Suggère que le système de protection sociale s’engage pour sa part à :

- Réaliser un audit des systèmes de prise en charge publique des chômeurs cadres ou non

- Mettre en place de la vente de médicament à l’unité comme aux États-Unis ou en Allemagne

- Rétablir une franchise de soin pour tous les étrangers pris en charge par l’AME et développer des services payants à l’hôpital pour les étrangers fortunés.

- Expertiser la fermeture d’hôpitaux locaux et la mise en place concomitante d’une flotte de transport d’urgence par hélicoptère, la proximité devant dorénavant, en concertation avec les collectivités territoriales, être mesurée en temps et plus en distance. Le taux de réussite des établissements devra être publié pour permettre une opération vérité sur la dangerosité de certains d’entre eux.

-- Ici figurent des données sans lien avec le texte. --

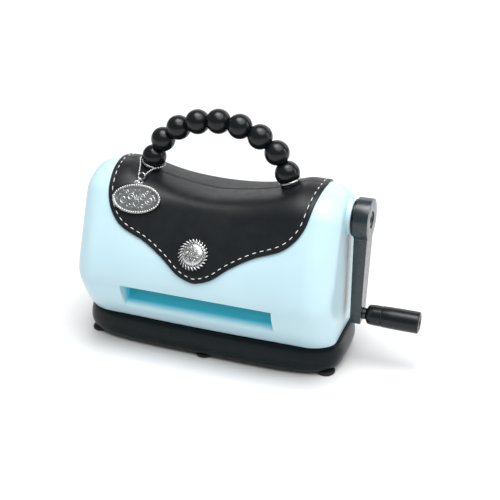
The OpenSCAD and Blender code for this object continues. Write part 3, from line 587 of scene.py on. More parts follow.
AQUA = shell_finish()
LEATHER = leather_finish()
THREAD = thread_finish()
SILVER = silver_finish("antique_silver")
BASE_BLACK = plain("base_black", (0.003, 0.007, 0.009), 0.24, 3, relief=0.008, level=0.16).mat
BEAD_BLACK = plain("bead_black", (0.004, 0.006, 0.007), 0.24, 6, relief=0.01, level=0.38).mat
CUP_BLACK = plain("cup_black", (0.005, 0.006, 0.007), 0.25, 2, relief=0.01, level=0.3).mat
ARM_PAINT = plain(
    "arm_paint", (0.011, 0.021, 0.027), 0.3, 0.9, relief=0.006, coat=0.35, level=0.5
).mat
GRIP_BLACK = plain("grip_black", (0.006, 0.008, 0.010), 0.26, 3, relief=0.006, level=0.35).mat
RUBBER = plain("foot_rubber", (0.012, 0.012, 0.013), 0.75, 0.5, relief=0.06).mat
FRAME_PAINT = plain("frame_paint", (0.16, 0.17, 0.18), 0.45, 0.5, relief=0.04).mat
TEAL_SHADE = table_finish()
BRONZE = brushed_finish("bush_bronze", (0.55, 0.35, 0.16), 0.4, (1, 8, 8))
ZINC = brushed_finish("zinc_steel", (0.62, 0.63, 0.64), 0.35, (6, 6, 6))
TURNED = brushed_finish("turned_steel", (0.60, 0.61, 0.62), 0.25, (14, 1, 1))
GEAR = brushed_finish("gear_steel", (0.34, 0.35, 0.36), 0.38, (1, 6, 6))
DARK_STEEL = brushed_finish("dark_steel", (0.10, 0.10, 0.11), 0.3, (6, 6, 6))


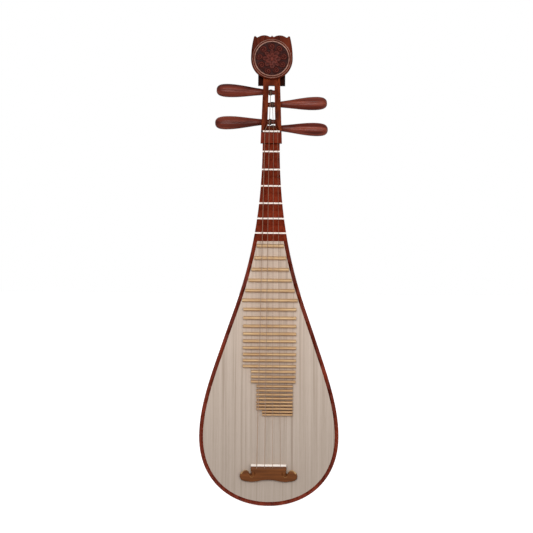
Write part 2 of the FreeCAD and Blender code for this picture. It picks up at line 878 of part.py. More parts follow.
def wall_reach(number):
    """Distance along a peg's axis from the centreline to the pegbox's outer side."""
    height = peg_centre(number).z
    share = (height - neck_end) / (pegbox_top - neck_end)
    return dim("pegbox_half_foot") + (dim("pegbox_half_top") - dim("pegbox_half_foot")) * share


def shaft_radius(number, run):
    """Radius of the tapered shaft at a distance outward from the centreline."""
    return dim("peg_entry_radius") - dim("peg_taper") * (wall_reach(number) - run)


def turned(edges):
    """A solid turned about the local X axis from edges in the (x, y) plane."""
    face = Part.Face(Part.Wire(Part.__sortEdges__(edges)))
    return face.revolve(vec(0, 0, 0), vec(1, 0, 0), FULL_TURN)


def axis_place(number):
    """Placement that lays the local X axis along a peg's axis."""
    turn = FreeCAD.Rotation(vec(1, 0, 0), peg_outward(number))
    return FreeCAD.Placement(peg_centre(number), turn)


def shaft_ends(number):
    """Inner and outer ends of the tapered shaft, as distances from the centreline."""
    inner = -(wall_reach(number) - dim("peg_far_wall"))
    outer = wall_reach(number) + dim("peg_root_gap")
    return inner, outer


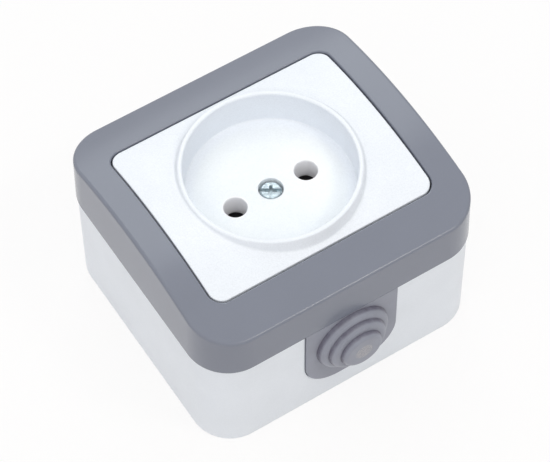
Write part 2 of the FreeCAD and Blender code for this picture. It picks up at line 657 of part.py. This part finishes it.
def make_cable_gland():
    """Rubber gland: plate, groove for the wall, flange and a hollow stepped cone."""
    body = new_body("cable_gland")
    face = f"({WALL_FACE} + gland_proud)"
    plate = sketch_in(body, "XZ_Plane", face)
    gland_outline(plate, "0", "box_shoulder - gland_gap")
    pad(body, plate, "gland_proud + gland_rebate", backwards=True)
    neck = sketch_in(body, "XZ_Plane", f"{WALL_FACE} - gland_rebate")
    gland_outline(neck, "gland_tongue", LIP_TOP)
    pad(body, neck, "box_wall - gland_rebate", backwards=True)
    flange = sketch_in(body, "XZ_Plane", f"{WALL_FACE} - box_wall")
    gland_outline(flange, "gland_tongue - gland_flange_reach", f"{LIP_TOP} - lip_step")
    pad(body, flange, "gland_flange", backwards=True)
    steps = (
        ("step_radius", "0", "step_one_out"),
        ("(step_radius - step_inset_one)", "step_one_out", "step_two_out"),
        ("(step_radius - step_inset_one - step_inset_two)", "(step_one_out + step_two_out)",
         "step_three_out"),
    )
    rise = sketch_in(body, "YZ_Plane", "0", "0", "gland_height")
    outline(rise, step_profile(steps, face, f"-{WALL_FACE}", "0", "step_flare"))
    revolve(body, rise, "H_Axis")
    hollow = sketch_in(body, "YZ_Plane", "0", "0", "gland_height")
    inside = f"-{WALL_FACE} + box_wall + gland_flange"
    outline(hollow, step_profile(steps, face, inside, "gland_skin", "0"))
    revolve(body, hollow, "H_Axis", "PartDesign::Groove")
    for foot, start, out in steps:
        rim, rim_y = size(f"{foot} + step_flare"), size(f"-{face} - {start} - {out}")

        def on_rim(edge):
            return is_ring(edge, rim) and abs(middle_of(edge).y - rim_y) < CLOSE

        soften(body, f"step_round_share * {out}", on_rim)
    return body


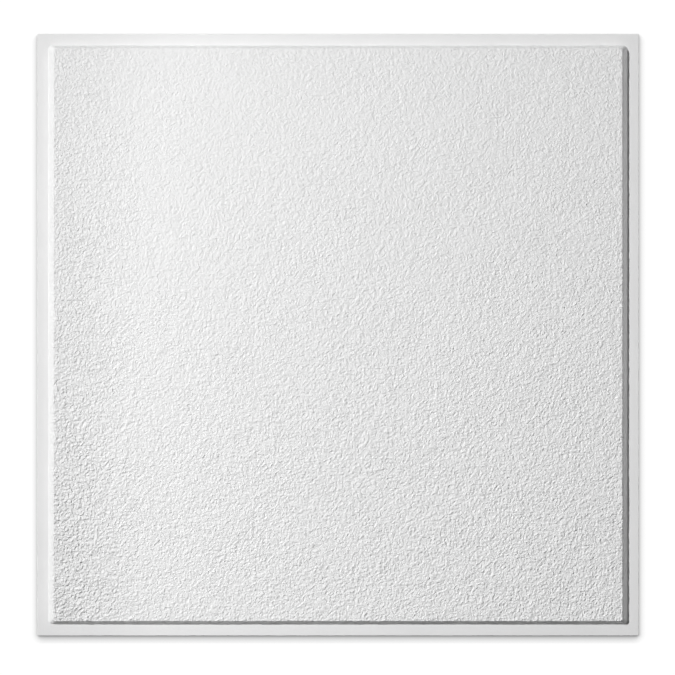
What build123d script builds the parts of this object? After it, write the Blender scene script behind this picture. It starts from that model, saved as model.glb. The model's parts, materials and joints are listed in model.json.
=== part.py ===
from build123d import *
from math import atan2, tan
import os

# A lay-in ceiling tile of expanded PVC, formed from one sheet. A flat flange runs round all
# four sides and rests on the ceiling grid. Inside it a leaning wall carries a large flat
# face, and the back has the same form, hollow.
#
# The tile lies face up: X and Y run along its sides, +Z is the way its face looks, and the
# origin is the centre of the square that the back of the flange rests on. Millimetres.

# Outline: a 609.6 mm grid module, less the play that lets the tile in past the tees
tile_width = 603.25
tile_length = 603.25
outline_corner_radius = 0.6

# Sheet, and the easing of its cut edges
sheet_thickness = 3.0
edge_break_radius = 0.4

# Flange, from the cut edge to the foot of the wall
flange_width = 11.5

# How far the face stands out of the flange, and how far the wall leans in on the way: more
# on the two sides that face X than on the two that face Y
drop = 7.94
side_wall_run = 5.8
end_wall_run = 3.8

# Corners of the wall seen from the front, at its foot and at the face
foot_corner_radius = 4.2
face_corner_radius = 3.0

# Bends of the front: round the face, and at the foot of the wall
face_edge_radius = 1.6
foot_bend_radius = 0.8

# Bend in the hollow, where the back of the face meets the wall
hollow_bend_radius = 0.9

# The front and the back of the sheet are parallel, so every outline of the hollow lies
# inside the same outline of the front: by the thickness times the tangent of half the slope
side_inset = sheet_thickness * tan(atan2(drop, side_wall_run) / 2)
end_inset = sheet_thickness * tan(atan2(drop, end_wall_run) / 2)
corner_inset = (side_inset + end_inset) / 2

# Foot of the wall on the front, and the mouth of the hollow on the back
foot_width = tile_width - 2 * flange_width
foot_length = tile_length - 2 * flange_width
mouth_width = foot_width - 2 * side_inset
mouth_length = foot_length - 2 * end_inset
mouth_bend_radius = foot_bend_radius + sheet_thickness

with BuildPart() as ceiling_tile:
    # Flat sheet, cut to size
    with BuildSketch(Plane.XY):
        RectangleRounded(tile_width, tile_length, outline_corner_radius)
    extrude(amount=sheet_thickness)
    fillet(ceiling_tile.faces().filter_by(Axis.Z).edges(), edge_break_radius)

    # Face and leaning wall of the front
    with BuildSketch(Plane.XY.offset(sheet_thickness)):
        RectangleRounded(foot_width, foot_length, foot_corner_radius)
    with BuildSketch(Plane.XY.offset(sheet_thickness + drop)):
        RectangleRounded(foot_width - 2 * side_wall_run, foot_length - 2 * end_wall_run,
                         face_corner_radius)
    loft(ruled=True)
    face = ceiling_tile.faces().sort_by(Axis.Z)[-1]
    fillet(face.edges(), face_edge_radius)
    flange_front = ceiling_tile.faces().filter_by(Axis.Z).sort_by(Axis.Z)[1]
    fillet(flange_front.inner_wires()[0].edges(), foot_bend_radius)

    # Hollow of the back, one sheet thickness behind the front all over
    with BuildSketch(Plane.XY):
        RectangleRounded(mouth_width, mouth_length, foot_corner_radius - corner_inset)
    with BuildSketch(Plane.XY.offset(drop)):
        RectangleRounded(mouth_width - 2 * side_wall_run, mouth_length - 2 * end_wall_run,
                         face_corner_radius - corner_inset)
    loft(ruled=True, mode=Mode.SUBTRACT)
    hollow_floor = ceiling_tile.faces(Select.LAST).filter_by(Axis.Z).sort_by(Axis.Z)[-1]
    fillet(hollow_floor.edges(), hollow_bend_radius)
    flange_back = ceiling_tile.faces().sort_by(Axis.Z)[0]
    fillet(flange_back.inner_wires()[0].edges(), mouth_bend_radius)

ceiling_tile.part.label = "ceiling_tile"

os.makedirs("parts", exist_ok=True)
export_step(ceiling_tile.part, "parts/ceiling_tile.step")

print("volume, mm3:", round(ceiling_tile.part.volume))
print("box, mm:", ceiling_tile.part.bounding_box().size)
for flat in ceiling_tile.faces().filter_by(Axis.Z).sort_by(Axis.Z):
    print("flat face at z", round(flat.center().Z, 3), "area", round(flat.area, 1))
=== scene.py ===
import json
from math import atan2, cos, pi, radians, sin, tan

import bmesh
import bpy
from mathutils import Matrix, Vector


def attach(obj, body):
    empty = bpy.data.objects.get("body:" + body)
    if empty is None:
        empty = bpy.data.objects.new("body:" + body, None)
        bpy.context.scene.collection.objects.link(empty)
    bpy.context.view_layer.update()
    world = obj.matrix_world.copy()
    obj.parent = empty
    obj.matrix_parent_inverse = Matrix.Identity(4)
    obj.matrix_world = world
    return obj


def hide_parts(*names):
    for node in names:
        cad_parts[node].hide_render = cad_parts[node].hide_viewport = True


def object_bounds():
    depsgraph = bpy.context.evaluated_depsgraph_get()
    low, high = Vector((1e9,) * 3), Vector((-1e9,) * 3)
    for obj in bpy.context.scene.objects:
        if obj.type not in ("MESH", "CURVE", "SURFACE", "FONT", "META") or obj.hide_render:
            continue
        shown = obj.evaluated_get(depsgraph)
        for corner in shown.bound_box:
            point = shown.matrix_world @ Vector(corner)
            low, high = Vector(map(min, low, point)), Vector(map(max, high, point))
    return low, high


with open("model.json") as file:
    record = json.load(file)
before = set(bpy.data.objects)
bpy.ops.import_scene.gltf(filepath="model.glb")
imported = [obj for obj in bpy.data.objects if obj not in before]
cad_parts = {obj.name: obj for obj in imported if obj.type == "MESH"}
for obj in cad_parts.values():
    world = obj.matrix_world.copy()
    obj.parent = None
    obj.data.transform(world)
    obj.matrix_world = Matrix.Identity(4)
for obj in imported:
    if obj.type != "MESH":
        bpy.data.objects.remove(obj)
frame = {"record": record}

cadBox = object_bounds()
mm = 0.001               # sizes are written in millimetres, and the scene is in metres


def linearColour(hexCode):
    shares = [int(hexCode[i:i + 2], 16) / 255 for i in (1, 3, 5)]
    return [s / 12.92 if s <= 0.04045 else ((s + 0.055) / 1.055) ** 2.4 for s in shares] + [1]


def addNode(tree, kind, inputs=None, **settings):
    node = tree.nodes.new(kind)
    for name, value in settings.items():
        setattr(node, name, value)
    for socket, value in (inputs or {}).items():
        if isinstance(value, bpy.types.NodeSocket):
            tree.links.new(value, node.inputs[socket])
        else:
            node.inputs[socket].default_value = value
    return node


def newObject(name, data):
    thing = bpy.data.objects.new(name, data)
    bpy.context.scene.collection.objects.link(thing)
    return thing


# Camera: straight above the tile, with the photo's top side at +Y
shot = {
    "framePixels": 675,
    "tilePixels": 600.9,             # how wide the tile is in the photo
    "tileCentre": (338.0, 334.8),    # where its centre is there
    "height": 2500,
}
tileWidth = (cadBox[1].x - cadBox[0].x) / mm
pixel = tileWidth / shot["tilePixels"]           # mm on the tile for each pixel
camera = newObject("camera", bpy.data.cameras.new("camera"))
camera.data.lens = camera.data.sensor_width * shot["height"] / (pixel * shot["framePixels"])
camera.location = Vector((
    (shot["framePixels"] / 2 - shot["tileCentre"][0]) * pixel,
    (shot["tileCentre"][1] - shot["framePixels"] / 2) * pixel,
    shot["height"],
)) * mm
bpy.context.scene.camera = camera
bpy.context.scene.view_settings.view_transform = "Standard"
print("camera set")

# Lights: a small lamp from the upper left rakes the stucco, and a spot beside it lights all
# but the tile's left edge. Three low cards and a weak, even room fill the shadows.
keyPlace = (-1200, 540, 1440)
lamps = {
    "lamp": {"place": keyPlace, "aim": (-150, -500, 0), "size": 60, "strength": 12.35,
             "fade": 0.3},
    "spot": {"place": keyPlace, "aim": (255, 219, 1269), "size": 60, "strength": 8.4,
             "fade": 0.3, "cone": 100, "edge": 0.137},
    "card": {"place": (1500, 220, 90), "aim": (0, 0, 0), "size": 300, "strength": 4.9,
             "fade": 2},
    "farCard": {"place": (-250, 1500, 90), "aim": (0, 0, 0), "size": 300, "strength": 1.7,
                "fade": 2},
    "nearCard": {"place": (-220, -700, 80), "aim": (-150, -290, 5), "size": 150,
                 "strength": 0.17, "fade": 2},
}
room = {
    "light": 0.017,          # what it sheds on the tile
    "seen": 1.0,             # how white it looks
}


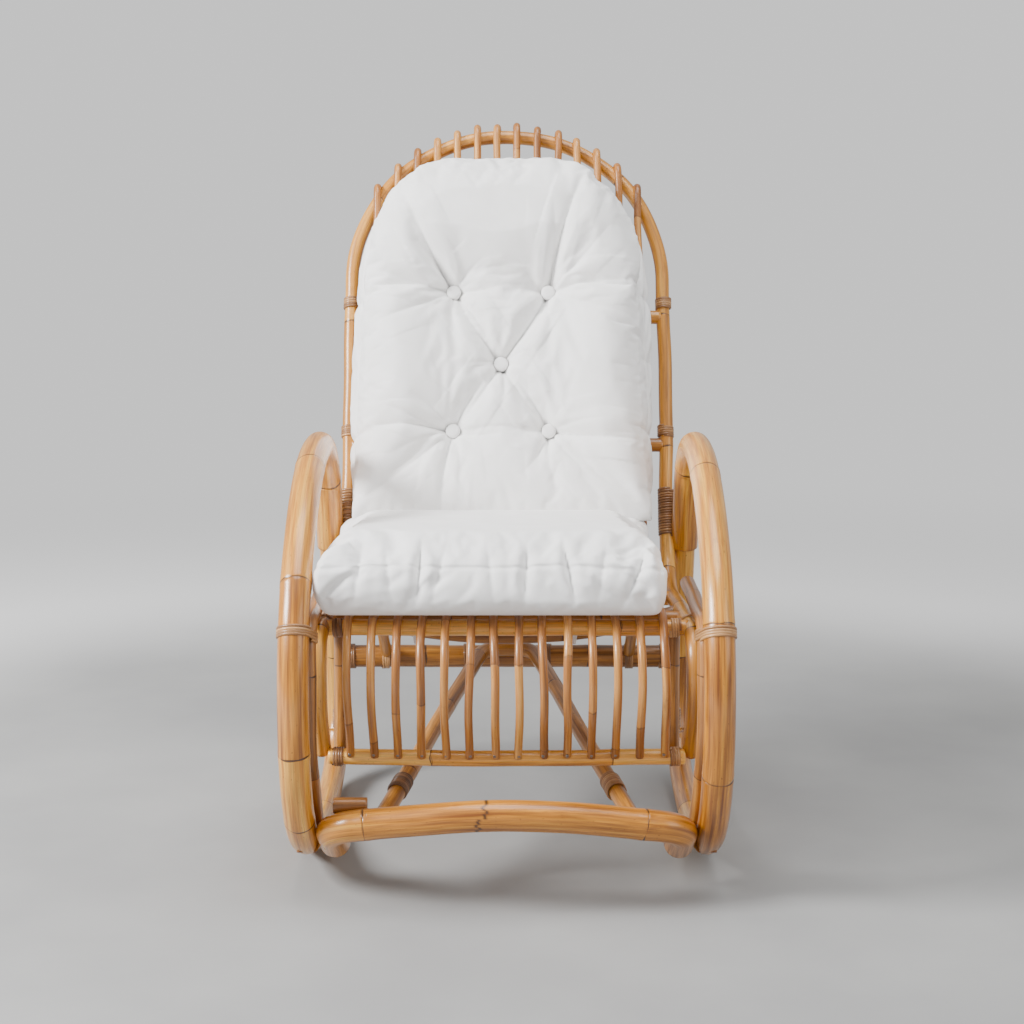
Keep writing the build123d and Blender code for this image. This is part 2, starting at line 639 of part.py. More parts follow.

- Expertiser la concession de la gestion de notre système de sécurité sociale sans remise en cause du niveau des prestations.

- Facturer le coût des soins au malade pour que ce dernier mesure même quand il est remboursé à 100 % et par tiers payant, le coût pour la collectivité.

Estime que l’entreprise doit s’engager à :

- Augmenter le salaire direct et les participations des salariés au capital

- Créer des emplois en France

- Créer un droit à l’évolution au sein de l’entreprise et participer à un système de formation continue réformé

Considère que les citoyens doivent s’engager à :

- Accepter l’alignement du système des jours de carence du public sur le privé. Concomitamment, mise en place dans les trois fonctions publiques, d’un système de bonus/malus sur l’absentéisme

- Accepter une franchise médicale de remboursement des médicaments (2 à 3 %) avec à due concurrence une baisse des cotisations maladie et donc une augmentation du salaire direct

- Accepter un paiement direct des frais hospitaliers si utilisation du service d’urgence sans que l’urgence ne soit effective et ce afin de désengorger nos services d’urgence et de réduire les coûts à l’hôpital.

- Accepter une franchise éducative de frais d’inscription dans les universités au-delà d’un certain seuil de revenu des parents lorsque les enfants sont à charge.

- Accepter une réduction de 20 % de l’indemnité chômage à chaque refus de proposition d’emploi au-delà des trois premiers refus et des six premiers mois.